By Benedicta Arthur
Intern, WSSCC Governance and Membership Unit
WSSCC member Daniel Iroegbu knew he found his passion for water, sanitation and hygiene (WASH) work when he was in Primary 5 and attended a Boy’s Bridge Camp in rural Nigeria. He was struck by the deplorable health conditions among women and children. Since then, Daniel has administered several Menstrual Hygiene Management (MHM) and handwashing trainings in rural schools, organized workshops to dispel harmful cultural stereotypes and taboos surrounding menstruation, and published research on MHM. His latest engagement was at the 2018 International WASH Futures Conference in Brisbane, Australia, where WSSCC caught up with Daniel to share some thoughts on his experience at the conference and his work.
- Please tell us about how you founded the “Daniel Iroegbu Global Health Foundation”. As a gender advocate, I know the impact of inaccurate information, misconceptions, cultural restrictions, taboos and harmful practices on Menstrual Hygiene Management. Because of this, I knew that I had a responsibility to mobilize other males to support MHM and advocate for sexual and reproductive health and rights. This passion led to the founding of the organization.
- What inspired you to get involved in MHM work? In Nigeria, menstruation is a very sensitive issue that is not publicly discussed, since it is associated with sexual impurity. In rural communities, many deeply-rooted cultural, religious and traditional taboos, restrictions and harmful practices surround menstruation. This negatively affects many school girls and rural women, since they have limited access to affordable and available hygienic sanitary materials to manage their menstruation. An example that comes to mind is that many rural and vulnerable girls hide their reusable sanitary cloths under the bed or inside the house to dry because of the shame that accompanies menstruation. This motivated my involvement in MHM.
- What challenges do you face as a man working on women’s issues? Trying to dispel long-held patriarchal perceptions surrounding menstruation by both men and women has been difficult to accomplish. This is because when it comes to gender issues, the majority of men don’t feel the impact of gender discrimination. I am optimistic though, because I have gained more support than criticism in my work, which is indicative of the changing perceptions on equality and discrimination in Nigeria.
- How did you get involved in the WASH Futures Conference? I was asked to present on one of my published papers on Menstrual Hygiene Management entitled: “Menstrual Hygiene Management in Nigeria: Strategyfor Multi-Sectoral Collaboration.” I would like to acknowledge the Australia Department for Foreign Affairs and Trade (DFAT) for my sponsorship as a delegate to the conference by the nomination of the Australian High Commission Abuja Nigeria.
- What was the highlight of your participation in WASH Futures Conference?
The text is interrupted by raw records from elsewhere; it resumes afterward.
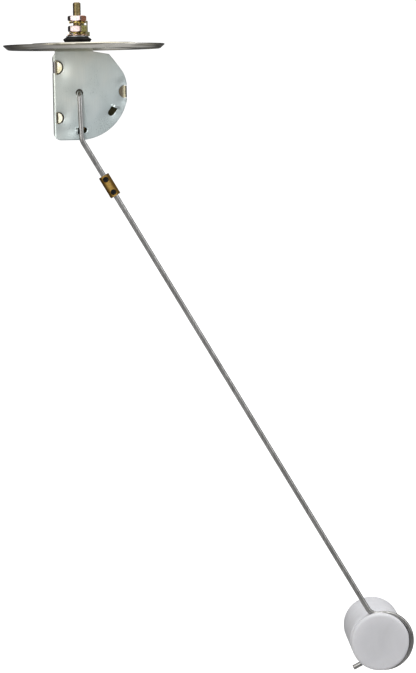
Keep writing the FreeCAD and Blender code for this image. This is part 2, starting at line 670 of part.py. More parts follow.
def wiper():
    """The hub pressed on the shaft, the springy arm riveted to it, and its contact."""
    y0, y1 = HUB_Y
    t = WIPER_T
    root, tip_half = WIPER_HALF
    hub = cylinder(PIVOT_X, y0, PIVOT_Z, HUB_R, y1 - y0, BACK)
    spigot = cylinder(PIVOT_X, y1, PIVOT_Z, HUB_SPIGOT_R, HUB_SPIGOT_L, BACK)
    through = cylinder(PIVOT_X, y0, PIVOT_Z, ROD_R + LOOSE, y1 - y0 + HUB_SPIGOT_L, BACK)
    corners = [
        Vector(0, y1, -root),
        Vector(WIPER_REACH, y1, -tip_half),
        Vector(WIPER_REACH, y1, tip_half),
        Vector(0, y1, root),
    ]
    blade = Part.Face(Part.makePolygon(corners + corners[:1])).extrude(Vector(0, t, 0))
    blade.rotate(Vector(0, 0, 0), Vector(0, -1, 0), WIPER_ANGLE)
    blade.translate(Vector(PIVOT_X, 0, PIVOT_Z))
    tip = polar(WIPER_REACH, WIPER_ANGLE)
    eye = cylinder(PIVOT_X, y1, PIVOT_Z, WIPER_EYE_R, t, BACK)
    pad = cylinder(tip.x, y1, tip.z, WIPER_PAD_R, t, BACK)
    arm = eye.fuse([blade, pad]).cut(cylinder(PIVOT_X, y1, PIVOT_Z, HUB_SPIGOT_R + LOOSE, t, BACK))
    arm = arm.cut(cylinder(tip.x, y1, tip.z, CONTACT_SHANK_R + LOOSE, t, BACK))
    shank = cylinder(tip.x, y1 - 0.3, tip.z, CONTACT_SHANK_R, t + 0.3, BACK)
    button = Part.makeCone(CONTACT_R[0], CONTACT_R[1], CONTACT_H, Vector(tip.x, y1 + t, tip.z), BACK)
    return {
        "wiper_hub": hub.fuse(spigot).cut(through).removeSplitter(),
        "wiper_arm": arm.removeSplitter(),
        "wiper_contact": shank.fuse(button).removeSplitter(),
    }


# ---- arm and float ------------------------------------------------------------------------------


def arm_direction():
    a = math.radians(ARM_ANGLE)
    return Vector(math.sin(a), 0, -math.cos(a))


def crank_rod():
    coupler = Vector(COUPLER_X, ARM_Y, COUPLER_Z)
    points = [
        Vector(PIVOT_X, SHAFT_END_Y, PIVOT_Z),
        Vector(PIVOT_X, ARM_Y, PIVOT_Z),
        Vector(PIVOT_X + CRANK_LEAN_X, ARM_Y, CRANK_BEND_Z),
        coupler - arm_direction() * 0.15,
    ]
    return rod_along(bent_path(points, (3.2, 9.0)), ROD_R)


def float_rod():
    u = arm_direction()
    left = Vector(-u.z, 0, u.x)
    start = Vector(COUPLER_X, ARM_Y, COUPLER_Z) + u * 0.15
    loop = Vector(LOOP_X, ARM_Y, LOOP_Z)
    bend = LOOP_ENTRY_BEND_R
    along = (loop - start).dot(u)
    across = bend - (loop - start).dot(left)
    run = along - math.sqrt((LOOP_R + bend) ** 2 - across ** 2)
    bend_start = start + u * run
    bend_centre = bend_start + left * bend
    to_bend = (bend_centre - loop).normalize()
    entry = loop + to_bend * LOOP_R
    bend_middle = bend_centre + ((bend_start - bend_centre).normalize() - to_bend).normalize() * bend

    def on_loop(degrees):
        a = math.radians(degrees)
        return loop + Vector(math.cos(a), 0, math.sin(a)) * LOOP_R

    loop_end = on_loop(LOOP_END_ANGLE)
    tail_centre = loop + (loop_end - loop) * ((LOOP_R + TAIL_BEND_R) / LOOP_R)
    tail_angle = math.radians(TAIL_DIRECTION)
    tail_way = Vector(math.cos(tail_angle), 0, math.sin(tail_angle))
    tail_start = tail_centre + Vector(-tail_way.z, 0, tail_way.x) * -TAIL_BEND_R
    tail_middle = ((loop_end - tail_centre).normalize() + (tail_start - tail_centre).normalize()).normalize()
    edges = [
        Part.LineSegment(start, bend_start).toShape(),
        Part.Arc(bend_start, bend_middle, entry).toShape(),
        Part.Arc(entry, on_loop(40), on_loop(-10)).toShape(),
        Part.Arc(on_loop(-10), on_loop(-66), loop_end).toShape(),
        Part.Arc(loop_end, tail_centre + tail_middle * TAIL_BEND_R, tail_start).toShape(),
        Part.LineSegment(tail_start, tail_start + tail_way * TAIL_LENGTH).toShape(),
    ]
    return rod_along(edges, ROD_R)


def place_on_arm(shape):
    """Turn a shape made upright at the origin into line with the arm, at the coupler."""
    shape.rotate(Vector(0, 0, 0), Vector(0, -1, 0), ARM_ANGLE)
    shape.translate(Vector(COUPLER_X, ARM_Y, COUPLER_Z))
    return shape


def coupler_parts():
    half = COUPLER_W / 2
    block = box(-half, half, -half, half, -COUPLER_L / 2, COUPLER_L / 2)
    long_edges = [e for e in block.Edges if e.BoundBox.ZLength > COUPLER_L / 2]
    block = block.makeChamfer(COUPLER_CHAMFER, long_edges)
    block = block.cut(cylinder(0, 0, -COUPLER_L / 2, ROD_R + 0.05, COUPLER_L))
    screws = []
    for z in (-SCREW_PITCH / 2, SCREW_PITCH / 2):
        block = block.cut(cylinder(0, -half, z, SCREW_R + 0.03, half, BACK))
        length = half - 0.25 - (ROD_R - 0.05)
        screw = cylinder(0, -half + 0.25, z, SCREW_R, length, BACK)
        points = []
        for k in range(6):
            a = math.radians(60 * k)
            points.append(Vector(0.75 * math.cos(a), -half, z + 0.75 * math.sin(a)))
        socket = Part.Face(Part.makePolygon(points + points[:1])).extrude(Vector(0, 1.0, 0))
        screws.append(place_on_arm(screw.cut(socket)))
    return {"rod_coupler": place_on_arm(block), "set_screws": Part.makeCompound(screws)}


def float_parts():
    wall = FLOAT_WALL
    inner_neck = GROOVE_R - wall
    body = revolve_y(
        [
            (0, FLOAT_BACK),
            (FLOAT_BACK_R - 2.2, FLOAT_BACK),
            (FLOAT_BACK_R - 0.8, FLOAT_BACK - 0.5),
            (FLOAT_BACK_R, FLOAT_BACK - 2.0),
            (FLOAT_R, GROOVE_BACK + 0.8),
            (FLOAT_R - 0.6, GROOVE_BACK),
            (GROOVE_R, GROOVE_BACK),
            (GROOVE_R, LIP_BACK),
            (inner_neck, LIP_BACK),
            (inner_neck, GROOVE_BACK + wall),
            (FLOAT_BACK_R - wall, GROOVE_BACK + 3 * wall),
            (FLOAT_BACK_R - wall, FLOAT_BACK - 2 * wall),
            (FLOAT_BACK_R - 2 * wall, FLOAT_BACK - wall),
            (0, FLOAT_BACK - wall),
        ],
        FLOAT_X, FLOAT_Z,
    )
    spigot_r = inner_neck - 0.05
    cap = revolve_y(
        [
            (0, FLOAT_FRONT),
            (FLOAT_R - 1.3, FLOAT_FRONT),
            (FLOAT_R - 0.4, FLOAT_FRONT + 0.4),
            (FLOAT_R, FLOAT_FRONT + 1.3),
            (FLOAT_R, LIP_BACK - 0.4),
            (FLOAT_R - 0.4, LIP_BACK),
            (spigot_r, LIP_BACK),
            (spigot_r, LIP_BACK + 2.0),
            (spigot_r - wall, LIP_BACK + 2.0),
            (spigot_r - wall, FLOAT_FRONT + wall),
            (0, FLOAT_FRONT + wall),
        ],
        FLOAT_X, FLOAT_Z,
    )
    return {"float_body": body, "float_cap": cap}


# ---- build --------------------------------------------------------------------------------------


def build():
    nodes = {
        "mounting_flange": mounting_flange(),
        "front_plate": front_plate(),
        "housing_cover": housing_cover(),
        "crank_rod": crank_rod(),
        "float_rod": float_rod(),
    }
    nodes.update(terminal_stack())
    nodes.update(rheostat())
    nodes.update(bearings())
    nodes.update(wiper())
    nodes.update(coupler_parts())
    nodes.update(float_parts())
    return nodes


os.makedirs("parts", exist_ok=True)
for name, shape in sorted(build().items()):
    state = "valid" if shape.isValid() else "NOT VALID"
    print(name, state, len(shape.Solids), "solids", round(shape.Volume, 1), "mm3")
    shape.exportStep("parts/" + name + ".step")
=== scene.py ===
import bmesh
import bpy
import json
import math
from mathutils import Matrix, Vector


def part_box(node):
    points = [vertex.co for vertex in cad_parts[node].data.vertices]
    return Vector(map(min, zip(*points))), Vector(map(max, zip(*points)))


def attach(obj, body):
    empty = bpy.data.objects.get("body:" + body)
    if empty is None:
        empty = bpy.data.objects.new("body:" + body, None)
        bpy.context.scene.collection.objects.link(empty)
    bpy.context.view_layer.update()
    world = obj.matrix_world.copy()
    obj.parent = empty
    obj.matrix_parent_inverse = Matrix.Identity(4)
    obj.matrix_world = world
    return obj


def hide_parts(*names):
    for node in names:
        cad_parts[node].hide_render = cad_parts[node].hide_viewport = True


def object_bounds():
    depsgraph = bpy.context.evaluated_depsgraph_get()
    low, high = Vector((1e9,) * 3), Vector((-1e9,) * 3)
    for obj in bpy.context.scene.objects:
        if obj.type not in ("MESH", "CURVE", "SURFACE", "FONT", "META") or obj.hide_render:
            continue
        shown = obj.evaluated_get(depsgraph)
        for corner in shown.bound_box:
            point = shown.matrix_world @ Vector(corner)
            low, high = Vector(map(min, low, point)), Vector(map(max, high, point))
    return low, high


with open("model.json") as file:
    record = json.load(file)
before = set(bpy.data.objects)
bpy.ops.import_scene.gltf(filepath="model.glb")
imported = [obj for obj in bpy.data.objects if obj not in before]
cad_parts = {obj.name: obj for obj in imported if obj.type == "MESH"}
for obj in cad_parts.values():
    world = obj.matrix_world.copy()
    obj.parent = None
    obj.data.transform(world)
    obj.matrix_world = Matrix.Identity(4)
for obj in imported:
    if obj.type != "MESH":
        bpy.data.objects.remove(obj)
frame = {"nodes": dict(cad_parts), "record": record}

CAD_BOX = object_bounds()
MM = 0.001
X_AXIS = Vector((1, 0, 0))
Y_AXIS = Vector((0, 1, 0))
Z_AXIS = Vector((0, 0, 1))
HOUSING = "housing"
ARM = "arm"
CIRCLE = 2 * math.pi

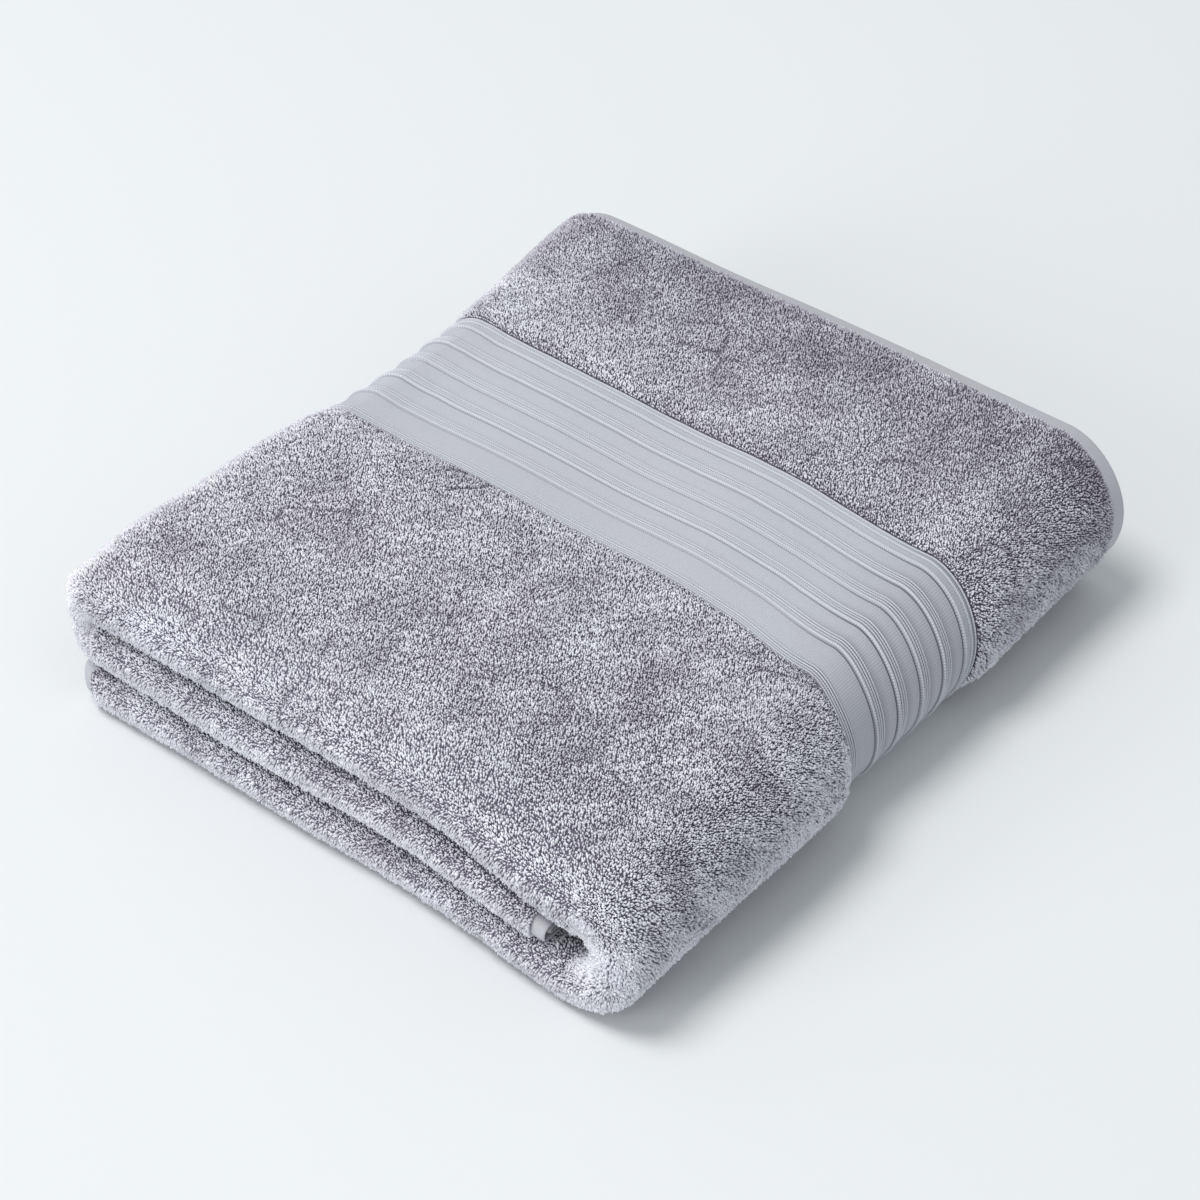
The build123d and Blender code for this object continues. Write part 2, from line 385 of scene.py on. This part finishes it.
def newFinish(name, roughness, sheen, sheenRoughness):
    material = bpy.data.materials.new(name)
    material.use_nodes = True
    shader = material.node_tree.nodes["Principled BSDF"]
    shader.inputs["Roughness"].default_value = roughness
    shader.inputs["Specular IOR Level"].default_value = 0.25
    shader.inputs["Sheen Weight"].default_value = sheen
    shader.inputs["Sheen Roughness"].default_value = sheenRoughness
    return material, material.node_tree.nodes, material.node_tree.links, shader


def tinted(nodes, links, colour, size):
    # a slow drift between a warmer and a cooler grey over the cloth
    spot = nodes.new("ShaderNodeTexCoord")
    cloud = nodes.new("ShaderNodeTexNoise")
    cloud.inputs["Scale"].default_value = 1 / size
    cloud.inputs["Detail"].default_value = 3
    links.new(spot.outputs["Object"], cloud.inputs["Vector"])
    drift = nodes.new("ShaderNodeMix")
    drift.data_type = "RGBA"
    drift.inputs["A"].default_value = (*finish["coolTint"], 1)
    drift.inputs["B"].default_value = (*finish["warmTint"], 1)
    links.new(cloud.outputs["Fac"], drift.inputs["Factor"])
    product = nodes.new("ShaderNodeMix")
    product.data_type = "RGBA"
    product.blend_type = "MULTIPLY"
    product.inputs["Factor"].default_value = 1
    links.new(drift.outputs["Result"], product.inputs["A"])
    if isinstance(colour, tuple):
        product.inputs["B"].default_value = (*colour, 1)
    else:
        links.new(colour, product.inputs["B"])
    return product.outputs["Result"]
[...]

The main highlight of the WASH Futures conference was the theme of collaboration for universal WASH coverage, that is, involving the women, men, disabled and vulnerable groups to accelerate and promote WASH with equity and non-discrimination. During the conference, many presentations and workshops addressed this theme – some examples being: City wide inclusive sanitation: going to scale and leaving no one behind on faecal sludge management; How collaboration can take us to scale; Resilient sanitation services in the cities of the future and fostering behavioural change through proactive political will; and Engagement and community approaches to sanitation through Information, Education and Communication (IEC) campaigns. I was also able to learn from other professionals in the WASH sector, who shared good practices and ideas for collaboration.
- What were some important take-aways from the conference? Firstly, I learned about the collaborative approaches used by various implementing partners and organizations in WASH financing and enterprises. It was relevant as we are starting off our reusable sanitary production in Nigeria. It was also interesting learning about the Indian government’s effective and efficient Open Defecation Free (ODF) policy, which was attributed to political will of the policy makers.
- Did the conference challenge previous perceptions you had related to the WASH sector? Yes. The conference challenged the perception that women do not have the required knowledge about WASH to participate in WASH decision making and income generating activities. The pilot intervention programmes presented at the conference indicated the rate at which women were occupying influential roles in their community WASH programmes and contributing towards community WASH governance.
- How will you incorporate things you learned at the conference into your organization’s work moving forward? I hope to use a multidisciplinary approach to meet the menstrual hygiene and WASH needs of women and children. I also hope to improve my evidenced-based approach to engage in policy, improve WASH in the rural communities, mentor colleagues and help improve Nigeria and similar African nations WASH sector.